One pleasant challenge that I face in late spring every year is to make thoughtful use of the birthday gift I receive from Hilary's parents--namely, cash--which they implore me to spend on something fun or unusual, knowing full well that they don't need to twist my arm very hard. This wad of cash loosens up my approach to the Daedalus summer catalog, among other things. 

This year I placed an order consisting of the following items:

A six-CD set of the Beaux Art Trio playing Mozart's complete piano trios and quartets
The Event of Literature by Terry Eagleton
An Englishman in Madrid by Eduardo Mendoza
Dante in Love by A.N. Wilson


 At an art fair in St. Anthony Park I happened upon another golden opportunity, landing 10 jazz CDs at $1 per disc. Among the highlights were:

Cassandra Wilson: Standards
Fred Hersch: Solo Monk
Nicolas Payton: Gumbo Nouveau
The Ultimate Bill Evans
Charlie Haden/ Hank Jones: Steal Away—Spirituals, Hymns and Folk Songs
Steve Lacy/ Roswell Rudd: Monk's Dream

The one book I purchased at the event was the well-known anthology, The Art of the Personal Essay, edited by Phillip Lopate. I cracked it open a few days later and was charmed by Max Beerbohm, whom I had previously known only through an unflattering cartoon. Near the end of one essay Beerbohm drops the thread of his story to reflect on how weak his recollections are:
It is odd how little remains to a man of his own past— how few minutes of even his memorable hours are not clean forgot­ten, and how few seconds in any one of those minutes can be recaptured... I am middle-aged, and have lived a vast number of seconds. Subtract ? of these, for one mustn’t count sleep as life. The residual number is still enormous. Not a single one of those seconds was unimportant to me in its passage. Many of them bored me, of course; but even boredom is a positive state: one chafes at it and hates it; strange that one should afterwards forget it! And stranger still that of one’s actual happinesses and unhappinesses so tiny and tattered a remnant clings about one!
Memories do tend to fade, recombine, blend together, and rearrange themselves into more convenient narrative structures. And maintaining an accurate chronology is simply not in the cards. Earlier this morning I booked a campsite at Crow Wing State Park. Hunting around for some photos of our last visit, which seems like a distant memory,  I was surprised to discover it was only a year ago—almost to the day. Beerbohm makes a similar point. 
...Memory is a great artist, we are told; she selects and rejects and shapes and so on. No doubt. Elderly per­sons would be utterly intolerable if they remembered everything. Ev­erything, nevertheless, is just what they themselves would like to remember, and just what they would like to tell to everybody. Be sure that the Ancient Mariner, though he remembered quite as much as his audience wanted to hear, and rather more, about the albatross and the ghastly crew, was inwardly raging at the sketchiness of his own mind; and believe me that his stopping only one of three was the merest oversight.

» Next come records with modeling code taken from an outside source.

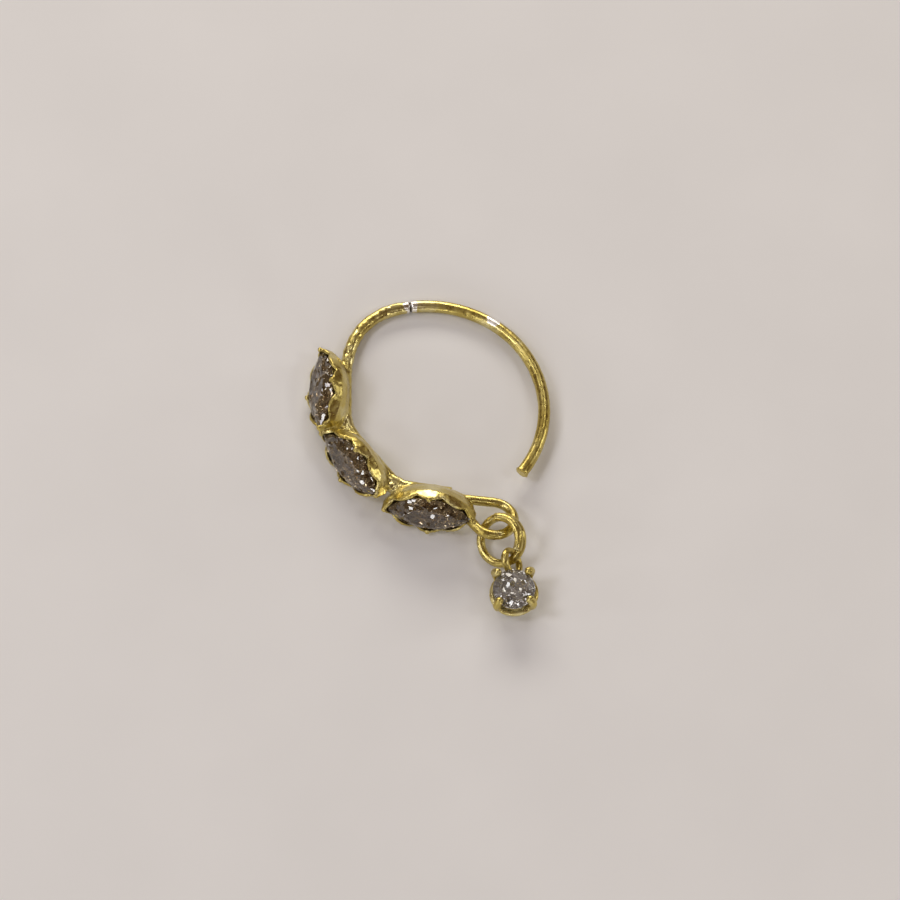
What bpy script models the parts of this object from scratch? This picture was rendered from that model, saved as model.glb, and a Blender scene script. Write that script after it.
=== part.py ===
"""Nose ring: an open hoop with three marquise stones along one side and a small round drop.

Metres, +Z up, lying on a surface at Z = 0 as it would by itself, stones up.
The ring is laid out flat first, centred on its hoop, then tipped into the way it rests.
"""
import math

import bmesh
import bpy
import numpy as np
from mathutils import Matrix, Vector

MM = 0.001

# Hoop: a round wire, most of a circle, then a tighter shoulder down to the settings
WIRE_DIAMETER = 0.60 * MM
HOOP_RADIUS = 5.68 * MM
HOOP_TIP_ANGLE = math.radians(-36.0)
HOOP_SHOULDER_ANGLE = math.radians(104.0)
SHOULDER_RADIUS = 3.05 * MM
SHOULDER_END_ANGLE = math.radians(168.0)

# Spine: the wire goes on behind the settings, straight at each and bent between them
SPINE_LEAD = 0.60 * MM
SPINE_LEAD_BEND_LENGTH = 0.50 * MM
SPINE_FIRST_STRAIGHT = 2.18 * MM
SPINE_FIRST_BEND_LENGTH = 1.50 * MM
SPINE_FIRST_BEND = math.radians(38.0)
SPINE_MIDDLE_STRAIGHT = 2.65 * MM
SPINE_SECOND_BEND_LENGTH = 1.10 * MM
SPINE_SECOND_BEND = math.radians(43.0)
SPINE_LAST_STRAIGHT = 2.05 * MM

# Marquise stones and their collets, heights measured outward from the spine's centre
MARQUISE_LENGTH = 4.00 * MM
MARQUISE_WIDTH = 2.00 * MM
GIRDLE_THICKNESS = 0.07 * MM
STONE_CLEARANCE = 0.03 * MM
COLLET_BASE_HEIGHT = 0.06 * MM
CULET_ROOM = 0.175 * MM
COLLET_WALL = 0.17 * MM
RIM_BAND = 0.42 * MM
RIM_OVER_GIRDLE = 0.12 * MM
SCALLOP_DEPTH = 0.24 * MM
SEAT_DEPTH = 0.30 * MM
COLLET_BASE_LENGTH = 3.30 * MM
COLLET_BASE_WIDTH = 0.95 * MM
CLAW_BEAD_DIAMETER = 0.28 * MM
SCALLOPS_PER_SIDE = 4

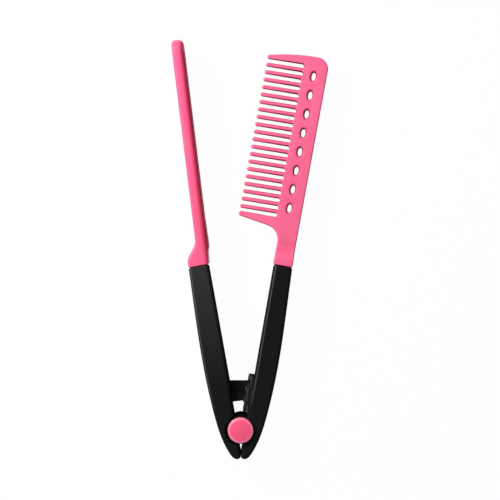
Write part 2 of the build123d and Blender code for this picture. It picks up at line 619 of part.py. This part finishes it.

What will I remember of the spring just past? The summer tanager we saw out at the arboretum, five hundred miles north of his normal range? The bright morning cruise around Duluth Harbor? The gritty flamenco show? The get-together on the deck with friends? The bike ride through the woods to Utepils, our own local brew pub, on a glorious weekday afternoon?

I drove down to the Antiquarian Bookfair this morning. (Come to think of it, I did that a year ago, too.) Today I ran into a few old friends and chatted with a woman who's looking for someone to write a book about a sculptor she knows, recently deceased. (I gave her my card.)


I was not moved to buy anything. But I stopped by our local library on the way home to pick up a request that had come in and spotted two gems (or potential gems) in the give-away card by the front door: The Conscience of the Eye: the Design and Social Life of Cities by Richard Sennett and The Darkening Glass: a Portrait of Ruskin's Genius by John Rosenberg.

There are blue jays everywhere these days, squawking and reeling. It's the young ones, enjoying their newfound wings. Summer is just getting started. The afternoon sunlight is sublime. An atmosphere of unfocus descends, sweet and strangely passive, and it's hard to say when I'll get cracking on any of these books. Yet dipping into the book on Ruskin, I come almost immediately upon this passage: "Ruskin was eye-driven, even photoerotic, and confessed to 'a sensual faculty of pleasure in sight'...[He] looked at the material universe with preternatural vivacity and clarity, and believed that what he saw was divine."